Pharmacist Prepares Health Professions Students to Address Vaccine Confidence
Pharmacist Elizabeth Skoy (left) discusses the CDC immunization schedules with a pharmacy intern at North Dakota State University’s concept pharmacy.
In rural North Dakota, Elizabeth Skoy, PharmD, has encountered many young women who have succumbed to the influence of misinformation or disinformation about how the COVID-19 vaccine could impact their pregnancies or their fertility. A major challenge with misinformation and disinformation campaigns is that the creator can use a little scientific jargon, with words such as “protein” and “receptor,” and the message sounds believable to someone who doesn’t understand the science.
Skoy has come up with an easy-to-understand analogy that she uses to explain proteins and receptors to patients who have heard that the mRNA vaccines create spike proteins that attach to receptors on the placenta and attack it. She tells them that proteins are like keys and receptors are like locks. Each protein only fits into a certain kind of receptor. The COVID-19 spike proteins latch onto certain receptors on the surface of human cells, but not on the surface of the placenta.
“For that spike protein to latch onto receptors on the surface of the placenta would be like trying to start your boat with your car keys,” Skoy tells patients.
“I find that analogies like these really work well with patients,” said Skoy, who is an associate professor at North Dakota State University (NDSU) School of Pharmacy and a pharmacist at a community-based pharmacy in Fargo.
Since the COVID-19 vaccine rollout began in her state, Skoy has not only personally addressed misinformation, disinformation, and other vaccine concerns, she has also prepared student pharmacists and students of other health care professions to do the same. As it happens, she started this work prior to the COVID-19 pandemic in recognition that confidence in vaccines and in science has been waning for some time among certain segments of the population.
Skoy and colleagues at the NDSU Center for Immunization Research and Education received a financial grant to create a curriculum that would teach health professions students how to address vaccine concerns and instill vaccine confidence in their patients. When the pandemic hit, they were ready to prepare student clinicians across disciplines for the vaccine pushback that they would surely face. “Prior to this, they were not prepared. This is not a part of the normal curriculum. No one talks about this, so now we are talking about it,” she said.
Practice Pearl
Every single patient should be asked the question, “Have you gotten a COVID-19 vaccine?” It’s too easy not to ask.
Learn more
Additionally, Skoy has helped address the access problems that patients confront in vastly rural states such as North Dakota. She helped develop a nationally recognized training module, aligned with expanded authority in the Public Readiness and Emergency Preparedness Act (PREP Act), to certify pharmacy technicians to administer COVID-19 vaccines. Expanding the immunizer workforce was critical in North Dakota, she said.

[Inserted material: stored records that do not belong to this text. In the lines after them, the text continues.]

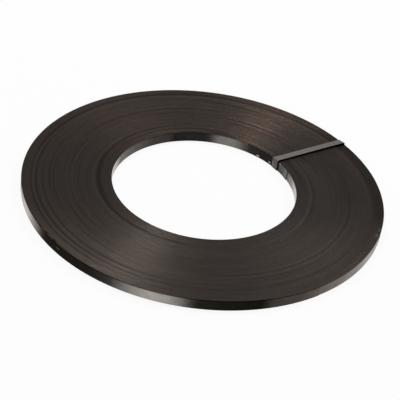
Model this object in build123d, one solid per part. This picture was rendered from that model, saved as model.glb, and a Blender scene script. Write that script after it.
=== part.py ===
from build123d import *
import math
import os

# A coil of painted steel strapping. One flat strap is ribbon wound, each turn on top of the last,
# and a narrower binder strap is folded round the coil's section to keep it from unwinding.
# Millimetres. The coil lies flat: +Z is its axis, Z = 0 is the floor under the binder, and the origin
# is on the axis. Azimuths are in degrees, counterclockwise from +X, seen from above.

# The strap, and how it is wound
strap_width = 16.0
strap_thickness = 0.5
paint_and_wax = 0.018           # what keeps one turn off the next
turn_count = 251
bore_diameter = 275.0
inner_end_azimuth = 27.0        # the strap's inner end, seen as a step in the bore
outer_end_azimuth = 310.0       # the strap's outer end, seen as a step in the rim

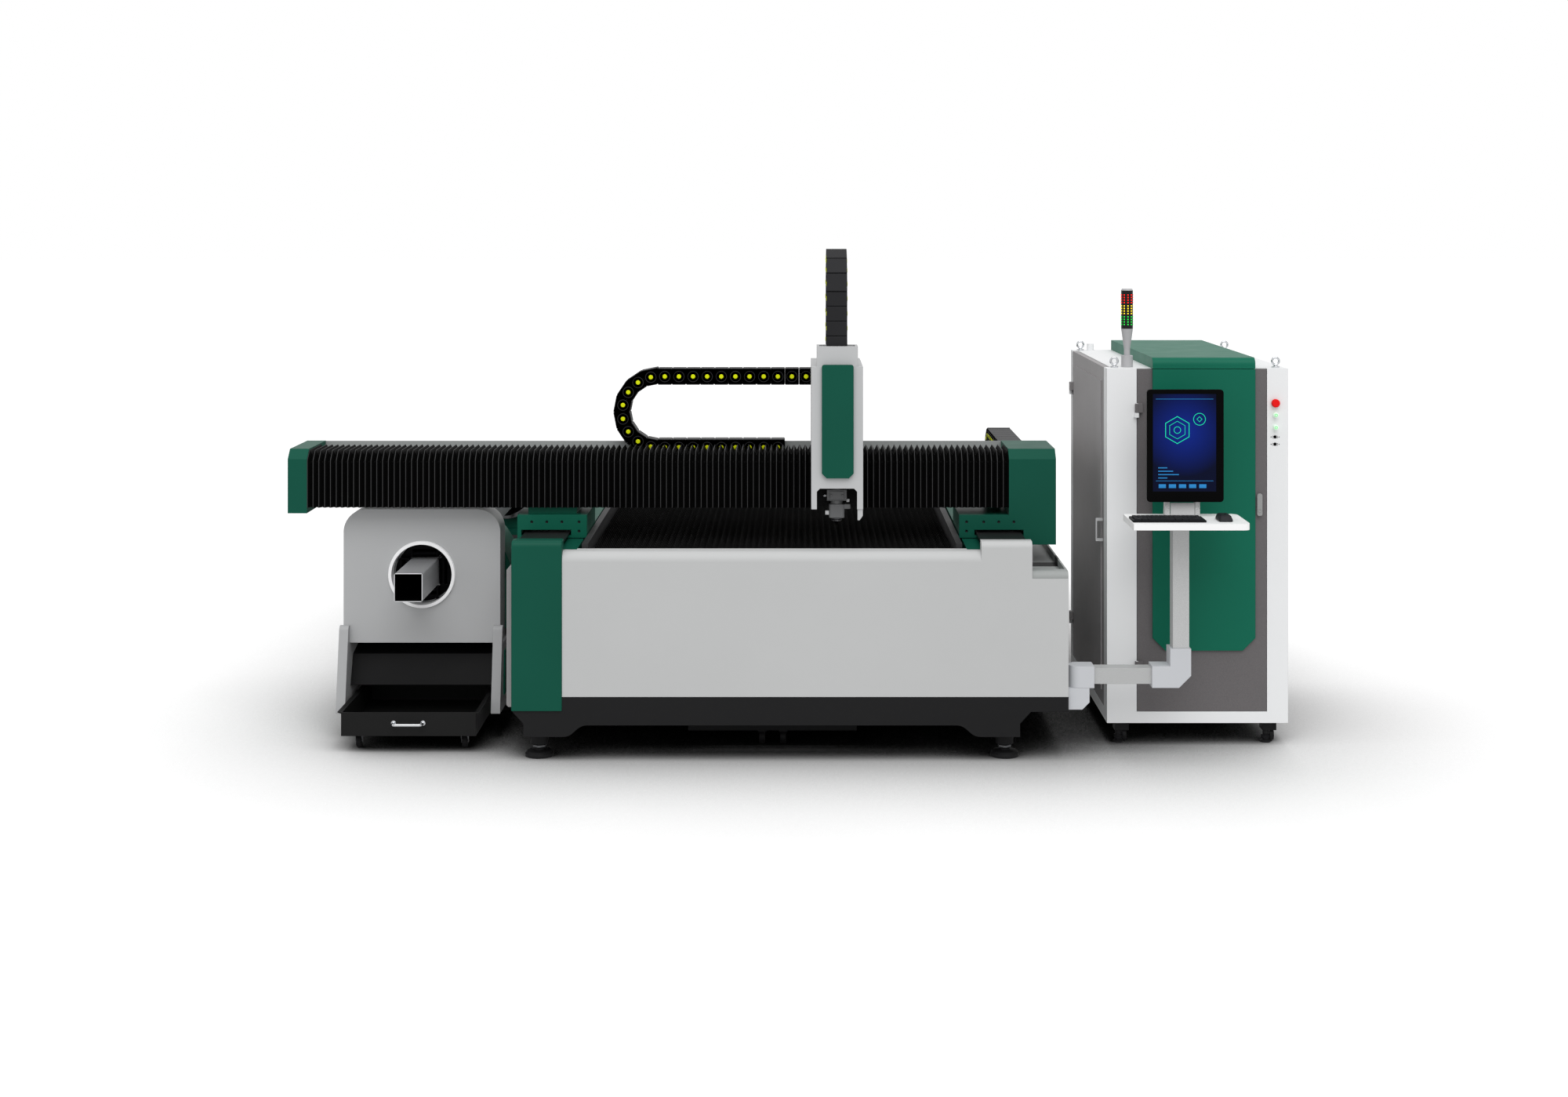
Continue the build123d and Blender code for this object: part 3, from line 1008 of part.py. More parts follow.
# Laser source, its power unit and its chiller inside the cabinet
with BuildPart() as laser_source:
    x = (CABINET_LEFT + 110, CABINET_RIGHT - 110)
    low = CABINET_LOW + SILL - 1 + FIT
    block(x, (CABINET_FRONT + 330, CABINET_REAR - 120), (low, low + 500))
    block(x, (CABINET_FRONT + 330, CABINET_REAR - 120), (low + 500, low + 760))
    chamfer(laser_source.edges().filter_by(Axis.Y).group_by(Axis.Z)[-1], 12)
    for z in (120, 220, 320, 420):
        block((x[0] + 60, x[1] - 60), (CABINET_FRONT + 329, CABINET_FRONT + 334),
              (low + z, low + z + 30), Mode.SUBTRACT)
finish(laser_source, "laser_source")

LATCH = (CABINET_RIGHT - 124, 1060)
with BuildPart() as front_door:
    leaf = (DOOR_X[0] + 2, DOOR_X[1] - 2)
    block(leaf, (CABINET_FRONT + 1, CABINET_FRONT + 25), DOOR_Z)
    along([(BAND_X[0] + 54, 405), (BAND_X[1] - 54, 405), (BAND_X[1], 459),
           (BAND_X[1], DOOR_Z[1]), (BAND_X[0], DOOR_Z[1]), (BAND_X[0], 459)],
          (CABINET_FRONT - PANEL_PROUD, CABINET_FRONT + 1))
    y = CABINET_FRONT - HINGE_OUT
    for z in HINGES:
        block((DOOR_X[0] - 2, DOOR_X[0] + 24), (y - 8, y + 8), (z + 21, z + 59))
        block((DOOR_X[0] + 10, DOOR_X[0] + 24), (y - 8, y + 10), (z + 21, z + 59))
        rod(Z, (DOOR_X[0], y, z + 21), HINGE_OUT, 38)
        rod(Z, (DOOR_X[0], y, z + 20), HINGE_PIN + 0.4, 40, Mode.SUBTRACT)
    rod(Y, (LATCH[0], CABINET_FRONT, LATCH[1]), 8.4, 26, Mode.SUBTRACT)
finish(front_door, "front_door")

with BuildPart() as side_door:
    x, y = SIDE_PIN
    block((CABINET_LEFT + 1, CABINET_LEFT + 24), (CABINET_FRONT + 93, CABINET_REAR - 64), DOOR_Z)
    for z in HINGES:
        block((x - 8, CABINET_LEFT + 1), (y - 34, y - 12), (z + 21, z + 59))
        block((x - 8, x + 8), (y - 14, y), (z + 21, z + 59))
        rod(Z, (x, y, z + 21), HINGE_OUT, 38)
        rod(Z, (x, y, z + 20), HINGE_PIN + 0.4, 40, Mode.SUBTRACT)
# The stiffening plate and the bow handle bolted to it are solids of their own in the same file
with BuildPart() as side_plate:
    block((CABINET_LEFT - 5, CABINET_LEFT + 1), (CABINET_FRONT + 150, CABINET_REAR - 130),
          (DOOR_Z[0] + 60, DOOR_Z[1] - 60))
HANDLE_Y = (CABINET_FRONT + 125, CABINET_FRONT + 137)
with BuildPart() as side_handle:
    block((CABINET_LEFT - 30, CABINET_LEFT + 1), HANDLE_Y, (850, 950))
    block((CABINET_LEFT - 24, CABINET_LEFT + 1), HANDLE_Y, (862, 938), Mode.SUBTRACT)
    fillet(side_handle.edges().filter_by(Axis.Y).group_by(Axis.X)[0], 4)
door_pieces = [side_door.part, side_plate.part, side_handle.part]
export_step(Compound(label="side_door", children=door_pieces), "parts/side_door.step")

LEVER = 11  # half its width
with BuildPart() as front_latch:
    rod(Y, (LATCH[0], CABINET_FRONT - 4, LATCH[1]), 8, 28)
    along([(LATCH[0] - LEVER, LATCH[1] - 79), (LATCH[0] + LEVER, LATCH[1] - 79),
           (LATCH[0] + LEVER, LATCH[1] + 16), (LATCH[0] - LEVER, LATCH[1] + 16)],
          (CABINET_FRONT - 16, CABINET_FRONT - 2), rounds={0: 8, 1: 8, 2: 10, 3: 10})
finish(front_latch, "front_latch")

for label, (z, radius) in BUTTONS.items():
    with BuildPart() as button:
        turned(Y, (BUTTON_X, CABINET_FRONT, z), [(0, -22), (radius - 3, -22), (radius, -17),
                                                 (radius, -8), (8, -8), (8, 24), (0, 24)])
    finish(button, label)

# Control panel: socket on the trough, arm with two elbows, post with its tray, monitor
ELBOW = 45
with BuildPart() as arm_base:
    block((TROUGH_OUT + FIT, ARM_X + 40), (ARM_Y - ELBOW, ARM_Y + ELBOW), (211, 300))
    chamfer(arm_base.edges().filter_by(Axis.Y).group_by(Axis.X)[-1].group_by(Axis.Z)[0], 30)
    rod(Z, (ARM_X, ARM_Y, 300), 20, 40)
finish(arm_base, "arm_base")

POST_X = ARM_X + 422
with BuildPart() as swing_arm:
    block((ARM_X, ARM_X + 60), (ARM_Y - ELBOW, ARM_Y + ELBOW), (300 + FIT, 390))
    rod(Z, (ARM_X, ARM_Y, 300 + FIT), ELBOW, 90 - FIT)
    rod(Z, (ARM_X, ARM_Y, 299), 20.5, 42, Mode.SUBTRACT)
    half = ARM_TUBE / 2
    block((ARM_X + 60, POST_X - 102), (ARM_Y - half, ARM_Y + half), (315, 315 + ARM_TUBE))
    along([(POST_X - 122, 301), (POST_X - 10, 301), (POST_X + 40, 351), (POST_X + 40, 463),
           (POST_X - 47, 463), (POST_X - 47, 391), (POST_X - 122, 391)],
          (ARM_Y - ELBOW, ARM_Y + ELBOW))
    rod(Z, (POST_X, ARM_Y, 463), 22, 40)
finish(swing_arm, "swing_arm")

TRAY_X = (POST_X - 228, POST_X + 248)
TRAY_THICK = 26
with BuildPart() as panel_post:
    half = ARM_TUBE / 2 + 1
    block((POST_X - half, POST_X + half), (ARM_Y - half, ARM_Y + half), (463 + FIT, 984))
    rod(Z, (POST_X, ARM_Y, 462), 22.5, 42, Mode.SUBTRACT)
    upward([(TRAY_X[0], TRAY_FRONT), (TRAY_X[1], TRAY_FRONT), (TRAY_X[1], 110),
            (TRAY_X[0], 110)], (984, 984 + TRAY_THICK), rounds={1: 30, 2: 30})
    for side in (-1, 1):
        inner, outer = sorted((POST_X + 10 + side * 52, POST_X + 10 + side * 73))
        across([(47, 1010), (47, 1120), (66, 1120), (90, 1010)], (inner, outer))
    rod(X, (POST_X + 10 - 73, 54, 1105), 8, 146)
finish(panel_post, "panel_post")

MONITOR_X = (POST_X - 144, POST_X + 175)
MONITOR_Z = (1073, 1540)
with BuildPart() as monitor:
    block(MONITOR_X, (14, 28), MONITOR_Z)
    fillet(monitor.edges().filter_by(Axis.Y), 14)
    block((MONITOR_X[0] + 14, MONITOR_X[1] - 14), (28, 40), (MONITOR_Z[0] + 14, MONITOR_Z[1] - 14))
    block((MONITOR_X[0] + 25, MONITOR_X[1] - 31), (13, 16), (1117, MONITOR_Z[1] - 18),
          Mode.SUBTRACT)
    block((POST_X - 38, POST_X + 58), (40, 66), (1085, 1125))
    rod(X, (POST_X - 39, 54, 1105), 8.4, 98, Mode.SUBTRACT)
finish(monitor, "monitor")

with BuildPart() as keyboard_set:
    top = 984 + TRAY_THICK
    keys = (TRAY_X[0] + 4, TRAY_X[0] + 299)
    across([(-130, top), (-130, top + 10), (-10, top + 18), (-10, top)], keys)
    for row in range(4):
        y = -122 + row * 27
        across([(y, top + 9), (y, top + 14), (y + 20, top + 16), (y + 20, top + 9)],
               (keys[0] + 10, keys[1] - 10))
    mouse = (TRAY_X[1] - 126, TRAY_X[1] - 58)
    upward([(mouse[0], -130), (mouse[1], -130), (mouse[1], -25), (mouse[0], -25)],
           (top, top + 26), rounds={0: 26, 1: 26, 2: 30, 3: 30})
    fillet(keyboard_set.edges().group_by(Axis.Z)[-1], 8)
finish(keyboard_set, "keyboard_set")
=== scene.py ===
"""Looks of the fiber laser cutting machine: a finish for every part, and the fine pieces on them.

Places are millimetres from the bed: across from its centre line, back from its front panel, and
up from the floor."""
import math

import bpy
from mathutils import Matrix, Vector
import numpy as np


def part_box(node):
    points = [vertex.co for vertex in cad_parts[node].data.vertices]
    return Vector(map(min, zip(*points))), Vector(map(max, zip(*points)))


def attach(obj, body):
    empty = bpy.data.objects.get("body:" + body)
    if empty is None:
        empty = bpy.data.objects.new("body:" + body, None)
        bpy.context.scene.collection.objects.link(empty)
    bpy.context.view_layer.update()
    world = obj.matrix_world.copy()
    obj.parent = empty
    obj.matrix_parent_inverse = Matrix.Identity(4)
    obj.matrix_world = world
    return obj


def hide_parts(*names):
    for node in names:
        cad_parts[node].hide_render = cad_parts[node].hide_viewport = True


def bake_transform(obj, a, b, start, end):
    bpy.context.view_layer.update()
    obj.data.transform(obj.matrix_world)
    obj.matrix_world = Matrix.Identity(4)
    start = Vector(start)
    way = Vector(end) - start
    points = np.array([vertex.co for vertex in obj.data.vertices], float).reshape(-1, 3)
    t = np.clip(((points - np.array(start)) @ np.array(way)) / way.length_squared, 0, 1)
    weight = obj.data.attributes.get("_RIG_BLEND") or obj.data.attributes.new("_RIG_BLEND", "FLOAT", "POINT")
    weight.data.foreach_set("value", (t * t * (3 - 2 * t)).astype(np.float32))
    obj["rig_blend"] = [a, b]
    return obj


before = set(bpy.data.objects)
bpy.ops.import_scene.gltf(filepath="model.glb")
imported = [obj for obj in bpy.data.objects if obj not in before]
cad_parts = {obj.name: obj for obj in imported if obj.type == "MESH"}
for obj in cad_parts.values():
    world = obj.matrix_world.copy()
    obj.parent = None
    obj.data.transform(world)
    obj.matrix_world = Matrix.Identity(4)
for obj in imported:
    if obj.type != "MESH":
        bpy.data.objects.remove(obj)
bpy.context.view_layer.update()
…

“In some of our rural areas, there may be only one to two pharmacists,” Skoy said. “If they want to try to vaccinate at a workplace or a school with only one pharmacist, that’s debilitating. When you add a few technicians as immunizers, all of a sudden, you increase the number of vaccines you can deliver.”
Now, eight months after the first COVID-19 vaccines were authorized for emergency use in the United States, Skoy’s work is not finished. She has stepped up to assist the North Dakota Department of Health in collaboration with the Centers for Disease Control and Prevention to personally visit around 40 independent pharmacies in the state that offer COVID-19 vaccines.
North Dakota is unique in that almost all of its pharmacies are owned by pharmacists. Aside from three chain stores that were grandfathered in prior to the change in state law, the state doesn’t have any national pharmacy chains. That means the independent pharmacies don’t have a national headquarters to provide guidance on their COVID-19 vaccination programs. The site visits are intended to identify needs, such as resources and guidance, pharmacies across the state may have.
“We want to be a resource for pharmacists in North Dakota and get them the information and resources they need in order to confidently communicate with patients and address patients’ vaccine concerns,” said Skoy.